EXERCISE GOAL | Reproduce precisely the lines between the start of the data below and the line with "0.6, grain=0.05, depth=0.003)", both included.

INPUT |
^^^^

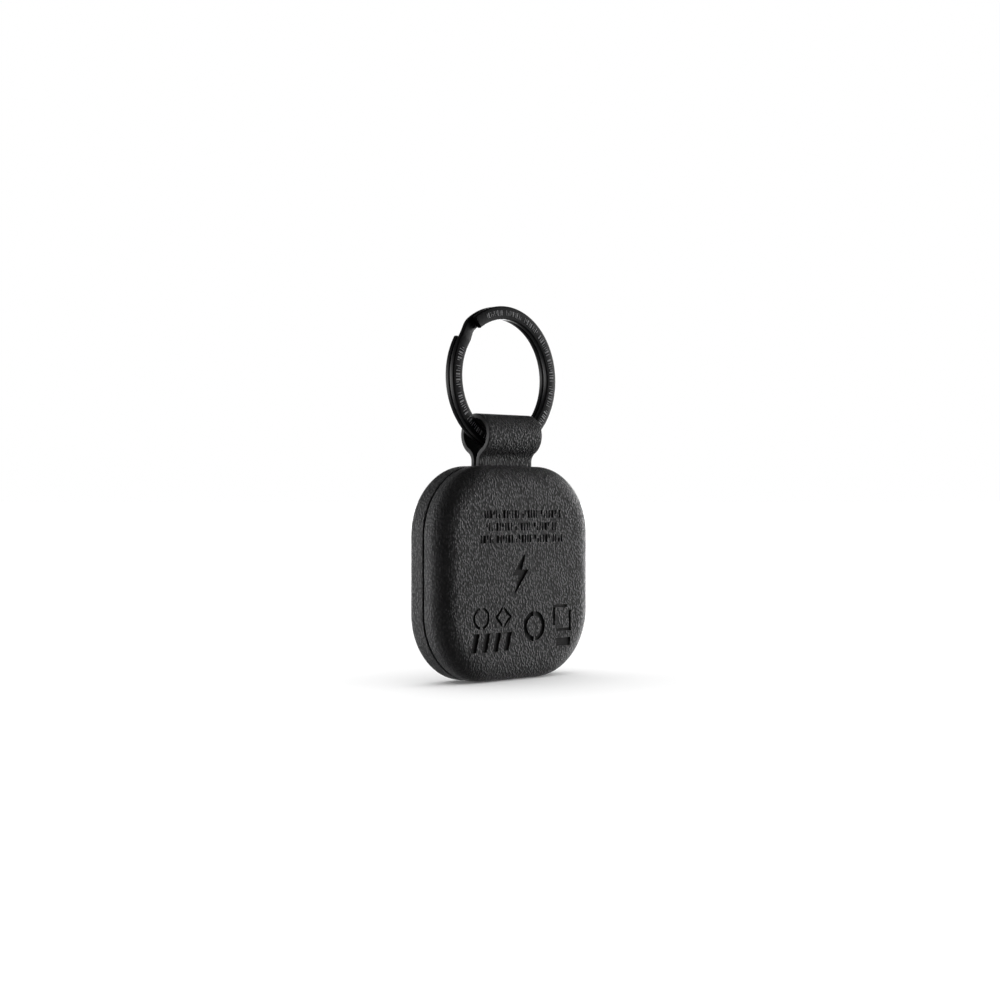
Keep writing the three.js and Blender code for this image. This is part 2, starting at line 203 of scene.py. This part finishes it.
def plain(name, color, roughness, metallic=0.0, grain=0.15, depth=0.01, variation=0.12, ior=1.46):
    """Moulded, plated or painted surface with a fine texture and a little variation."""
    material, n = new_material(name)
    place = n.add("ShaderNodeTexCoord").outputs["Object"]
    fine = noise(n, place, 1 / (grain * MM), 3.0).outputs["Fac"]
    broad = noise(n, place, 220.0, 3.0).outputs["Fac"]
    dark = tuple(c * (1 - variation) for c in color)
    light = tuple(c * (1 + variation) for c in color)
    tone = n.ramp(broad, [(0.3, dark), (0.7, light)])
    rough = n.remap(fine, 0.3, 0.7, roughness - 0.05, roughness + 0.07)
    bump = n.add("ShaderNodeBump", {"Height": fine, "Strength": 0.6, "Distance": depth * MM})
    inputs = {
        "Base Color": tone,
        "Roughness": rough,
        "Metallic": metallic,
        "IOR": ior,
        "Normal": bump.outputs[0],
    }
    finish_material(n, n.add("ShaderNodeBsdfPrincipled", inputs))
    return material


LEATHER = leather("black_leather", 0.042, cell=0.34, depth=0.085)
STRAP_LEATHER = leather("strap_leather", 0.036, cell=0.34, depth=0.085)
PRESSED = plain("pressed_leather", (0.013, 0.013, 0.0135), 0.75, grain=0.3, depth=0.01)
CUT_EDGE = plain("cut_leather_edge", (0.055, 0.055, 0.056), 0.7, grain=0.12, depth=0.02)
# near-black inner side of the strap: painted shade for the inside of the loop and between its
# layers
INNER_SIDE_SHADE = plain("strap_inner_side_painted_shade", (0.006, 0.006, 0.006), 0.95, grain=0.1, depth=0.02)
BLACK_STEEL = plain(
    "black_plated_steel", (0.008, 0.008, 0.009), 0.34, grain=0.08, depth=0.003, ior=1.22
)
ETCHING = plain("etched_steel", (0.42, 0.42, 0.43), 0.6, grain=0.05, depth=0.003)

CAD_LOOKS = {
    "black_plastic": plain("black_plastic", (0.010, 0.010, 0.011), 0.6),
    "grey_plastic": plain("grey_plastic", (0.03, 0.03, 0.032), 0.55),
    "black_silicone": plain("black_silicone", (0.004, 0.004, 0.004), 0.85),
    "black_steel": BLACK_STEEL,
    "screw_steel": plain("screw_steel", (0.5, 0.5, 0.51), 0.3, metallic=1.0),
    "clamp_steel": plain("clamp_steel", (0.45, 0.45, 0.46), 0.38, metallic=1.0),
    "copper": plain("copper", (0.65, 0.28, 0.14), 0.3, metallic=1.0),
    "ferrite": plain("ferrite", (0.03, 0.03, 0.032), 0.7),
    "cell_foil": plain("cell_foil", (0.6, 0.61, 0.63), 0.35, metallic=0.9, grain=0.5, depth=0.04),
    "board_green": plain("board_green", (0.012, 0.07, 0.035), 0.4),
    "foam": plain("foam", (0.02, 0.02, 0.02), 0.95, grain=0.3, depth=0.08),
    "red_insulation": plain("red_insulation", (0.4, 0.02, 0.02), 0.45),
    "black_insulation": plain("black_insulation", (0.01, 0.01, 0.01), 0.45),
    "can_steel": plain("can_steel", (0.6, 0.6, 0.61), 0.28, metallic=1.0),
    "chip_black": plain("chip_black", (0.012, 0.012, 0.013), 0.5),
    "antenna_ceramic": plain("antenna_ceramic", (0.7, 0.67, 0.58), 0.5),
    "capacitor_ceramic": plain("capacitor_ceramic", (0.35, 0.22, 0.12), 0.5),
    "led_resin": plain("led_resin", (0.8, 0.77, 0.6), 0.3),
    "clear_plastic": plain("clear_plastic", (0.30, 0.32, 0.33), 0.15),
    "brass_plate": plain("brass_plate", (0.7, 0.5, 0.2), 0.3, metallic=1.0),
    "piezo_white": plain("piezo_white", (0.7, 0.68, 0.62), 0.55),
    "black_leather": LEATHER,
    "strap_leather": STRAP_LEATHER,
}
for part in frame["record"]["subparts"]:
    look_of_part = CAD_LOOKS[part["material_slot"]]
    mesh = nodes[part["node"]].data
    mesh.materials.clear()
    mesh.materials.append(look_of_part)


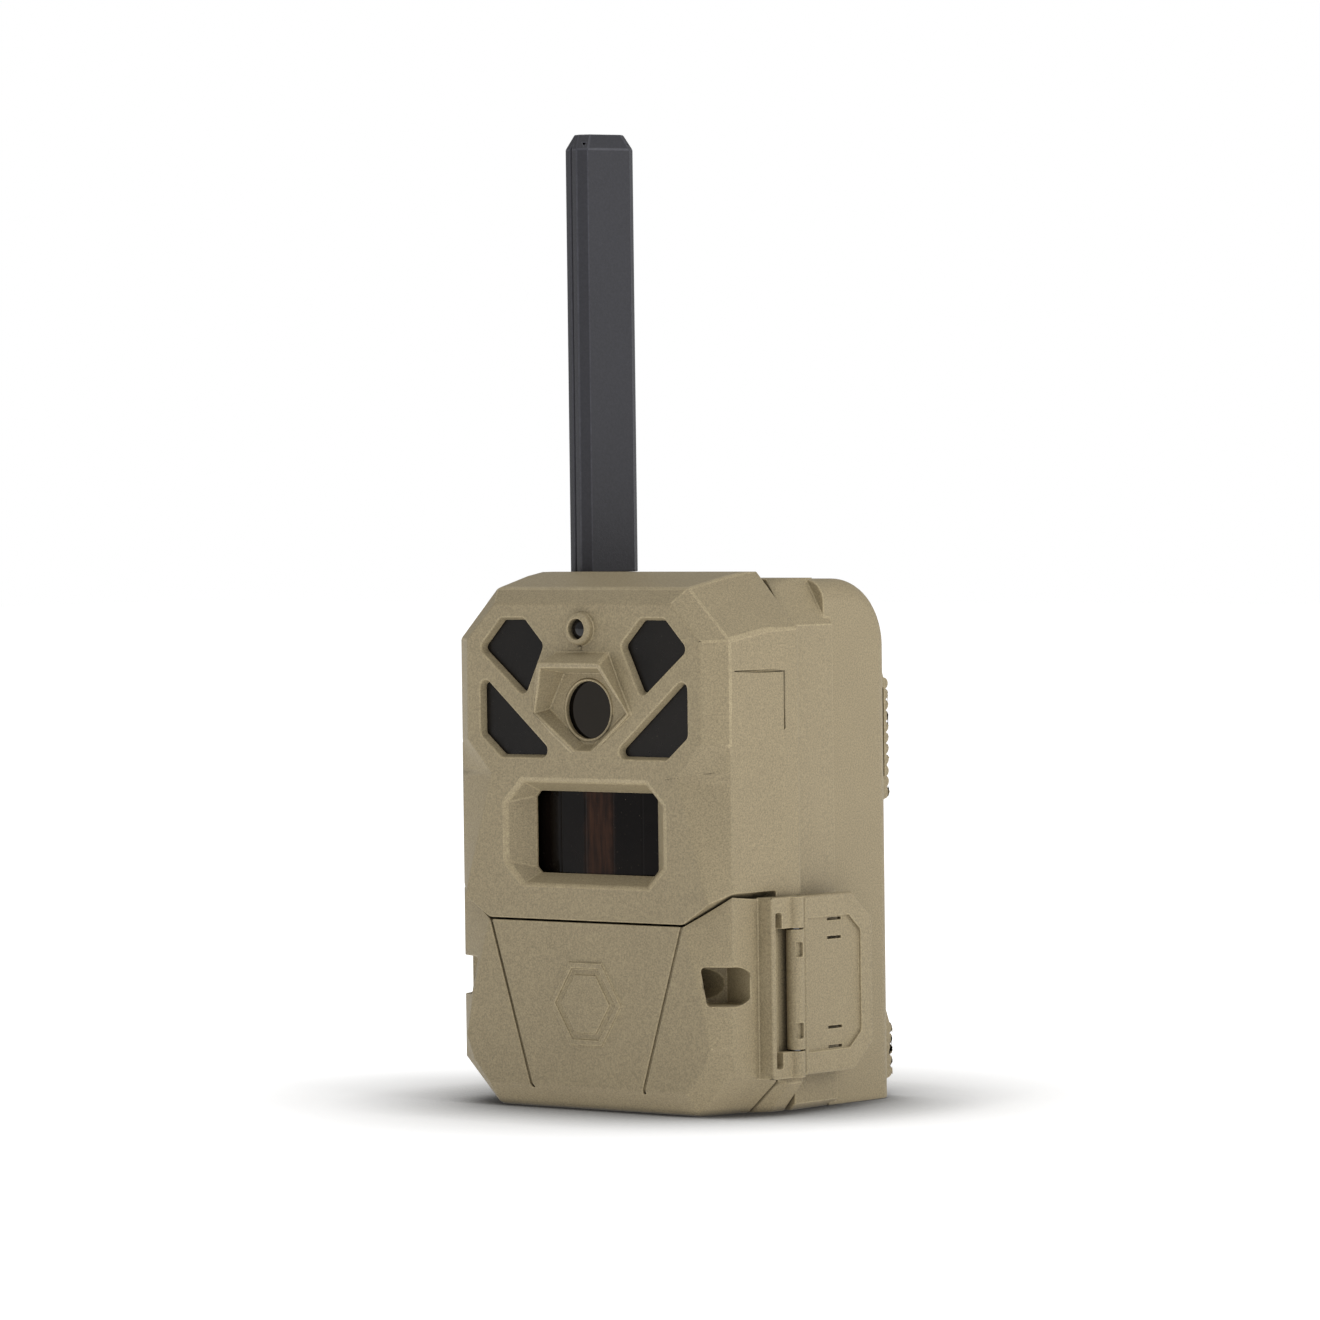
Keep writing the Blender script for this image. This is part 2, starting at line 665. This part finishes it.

^^^^

OUTPUT BELOW |
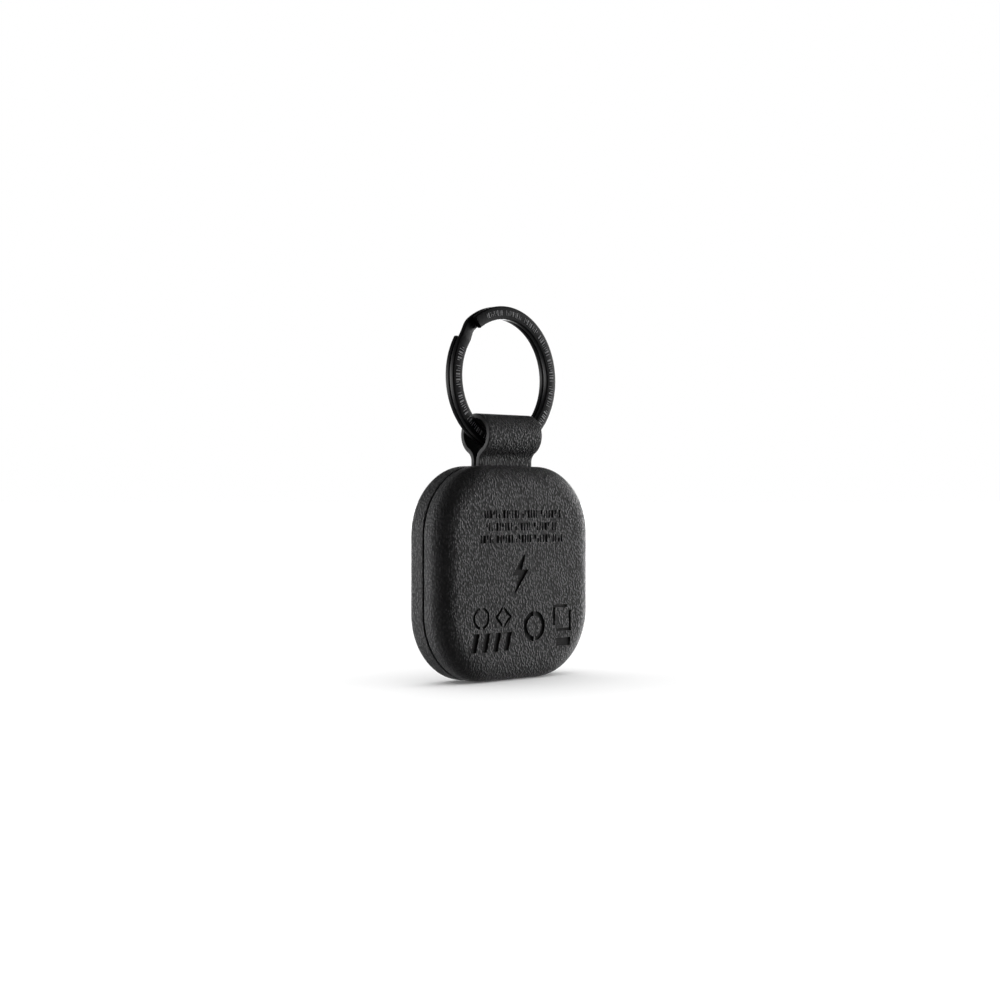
Keep writing the three.js and Blender code for this image. This is part 2, starting at line 203 of scene.py. This part finishes it.
def plain(name, color, roughness, metallic=0.0, grain=0.15, depth=0.01, variation=0.12, ior=1.46):
    """Moulded, plated or painted surface with a fine texture and a little variation."""
    material, n = new_material(name)
    place = n.add("ShaderNodeTexCoord").outputs["Object"]
    fine = noise(n, place, 1 / (grain * MM), 3.0).outputs["Fac"]
    broad = noise(n, place, 220.0, 3.0).outputs["Fac"]
    dark = tuple(c * (1 - variation) for c in color)
    light = tuple(c * (1 + variation) for c in color)
    tone = n.ramp(broad, [(0.3, dark), (0.7, light)])
    rough = n.remap(fine, 0.3, 0.7, roughness - 0.05, roughness + 0.07)
    bump = n.add("ShaderNodeBump", {"Height": fine, "Strength": 0.6, "Distance": depth * MM})
    inputs = {
        "Base Color": tone,
        "Roughness": rough,
        "Metallic": metallic,
        "IOR": ior,
        "Normal": bump.outputs[0],
    }
    finish_material(n, n.add("ShaderNodeBsdfPrincipled", inputs))
    return material


LEATHER = leather("black_leather", 0.042, cell=0.34, depth=0.085)
STRAP_LEATHER = leather("strap_leather", 0.036, cell=0.34, depth=0.085)
PRESSED = plain("pressed_leather", (0.013, 0.013, 0.0135), 0.75, grain=0.3, depth=0.01)
CUT_EDGE = plain("cut_leather_edge", (0.055, 0.055, 0.056), 0.7, grain=0.12, depth=0.02)
# near-black inner side of the strap: painted shade for the inside of the loop and between its
# layers
INNER_SIDE_SHADE = plain("strap_inner_side_painted_shade", (0.006, 0.006, 0.006), 0.95, grain=0.1, depth=0.02)
BLACK_STEEL = plain(
    "black_plated_steel", (0.008, 0.008, 0.009), 0.34, grain=0.08, depth=0.003, ior=1.22
)
ETCHING = plain("etched_steel", (0.42, 0.42, 0.43), 0.6, grain=0.05, depth=0.003)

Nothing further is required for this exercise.